Robbi here.
I’m currently working on updating our Busload of Books Tour website so it’s a more robust place that will help us tell the story of the trip.
For the record, Matthew and I are not literacy experts, we are not educators, we are not deeply informed on all things related to schools and literacy. We are just creators who have been fortunate enough to see the impact that our visits and books have on kids. In the process of putting together this trip, we’ve met so many people who have been fighting this fight for much longer and with such determination and fortitude, and we are so grateful for the opportunity to learn from them.
One of the more shocking factoids we have come across is that in low-income areas, the book to child ratio is 1:300. These are places where there are no accessible public libraries or bookstores and where schools do not have the funding to have in-school libraries.

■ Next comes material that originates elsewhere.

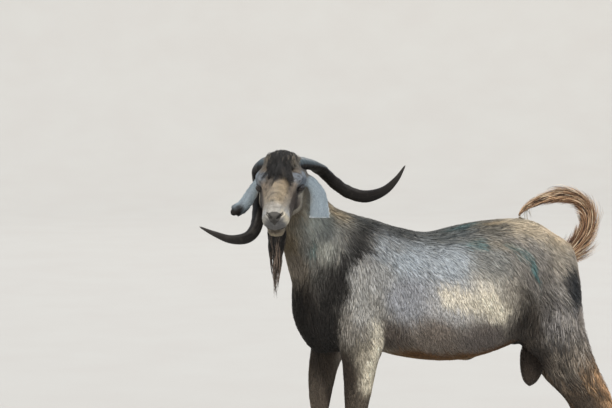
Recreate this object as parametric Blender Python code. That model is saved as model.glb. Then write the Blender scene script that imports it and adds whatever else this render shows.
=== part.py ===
"""A standing goat buck at life size, its head turned to its left and its tail carried up.

Metres, +Z up. The goat faces -X and its left side is -Y. While it is being built, X = 0 is
the middle of the trunk and Z = 0 the floor; at the end the origin moves to the middle of
the bounding box on the floor. The flesh is one body of lofted masses, remeshed together
and parted by thin cuts into head, neck, trunk and legs.
"""

import math

import bmesh
import bpy
import numpy as np
from mathutils import Matrix, Vector

# ---- driving sizes, in metres ---------------------------------------------------------
GAP = 0.0003  # left between pieces that touch
FLESH_VOXEL = 0.005
HOOF_WIDTH = 0.052  # both claws of a foot
HOOF_LENGTH = 0.074
CLAW_CLEFT = 0.004
CORONET_FRONT = 0.046  # height of the hoof at the toe
CORONET_BACK = 0.028  # and at the heel
LEG_APART = 0.100  # each leg's distance from the middle plane
FAR_FORE_REACH = -0.050  # the right fore leg stands this much further forward
FAR_HIND_REACH = 0.035  # the right hind leg stands this much further back
EYE_RADIUS = 0.0150
EAR_THICKNESS = 0.0060

# The head's own frame: its origin is midway between the eyes. "Ahead" runs to the nose.
HEAD_ORIGIN = Vector((-0.493, -0.165, 0.872))
HEAD_TURN = math.radians(70.2)  # to the goat's left, from facing -X
HEAD_DIP = math.radians(25.0)

# Triangles left in each region of the flesh
HEAD_TRIANGLES = 1800
BODY_TRIANGLES = 2800

# ---- trunk: x, top, bottom, half width, height of the widest place as a share ---------
TRUNK = [
    (-0.418, 0.585, 0.490, 0.035, 0.50),
    (-0.402, 0.650, 0.452, 0.075, 0.48),
    (-0.366, 0.750, 0.406, 0.112, 0.44),
    (-0.306, 0.797, 0.394, 0.132, 0.42),
    (-0.250, 0.784, 0.397, 0.142, 0.42),
    (-0.190, 0.768, 0.398, 0.152, 0.42),
    (-0.128, 0.746, 0.378, 0.164, 0.41),
    (-0.039, 0.726, 0.363, 0.178, 0.40),
    (0.030, 0.740, 0.360, 0.183, 0.40),
    (0.099, 0.753, 0.367, 0.180, 0.41),
    (0.160, 0.759, 0.381, 0.170, 0.44),
    (0.220, 0.761, 0.404, 0.152, 0.50),
    (0.262, 0.757, 0.440, 0.138, 0.55),
    (0.302, 0.741, 0.470, 0.128, 0.58),
    (0.340, 0.714, 0.490, 0.114, 0.58),
    (0.376, 0.696, 0.520, 0.092, 0.60),
    (0.398, 0.672, 0.560, 0.060, 0.55),
]

# ---- neck: centre, half depth (throat to crest), half width ---------------------------
NECK = [
    (-0.270, 0.000, 0.590, 0.150, 0.088),
    (-0.333, 0.000, 0.682, 0.118, 0.088),
    (-0.379, -0.010, 0.755, 0.090, 0.080),
    (-0.420, -0.030, 0.818, 0.076, 0.072),
    (-0.450, -0.058, 0.866, 0.070, 0.064),
    (-0.464, -0.080, 0.888, 0.050, 0.048),
]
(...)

We hear a lot from educators that books are “mirrors and windows and sliding glass doors.” How are kids to imagine themselves in different places, doing different things, if they don’t have access to those experiences themselves? Most kids from low-income areas do not have access to many different experiences. And the wonderfully simple answer to providing some version of that access is through books. And yet those same kids are barred access to books as well.
These were some of the things I was thinking about last night as I drew all these little circles in this illustration, thinking of the kids they are meant to represent. At once it seems like a problem that is impossible to solve yet one that has such a beautiful, simple solution. I am grateful to all the people we have met who are dedicating their lives to the solution.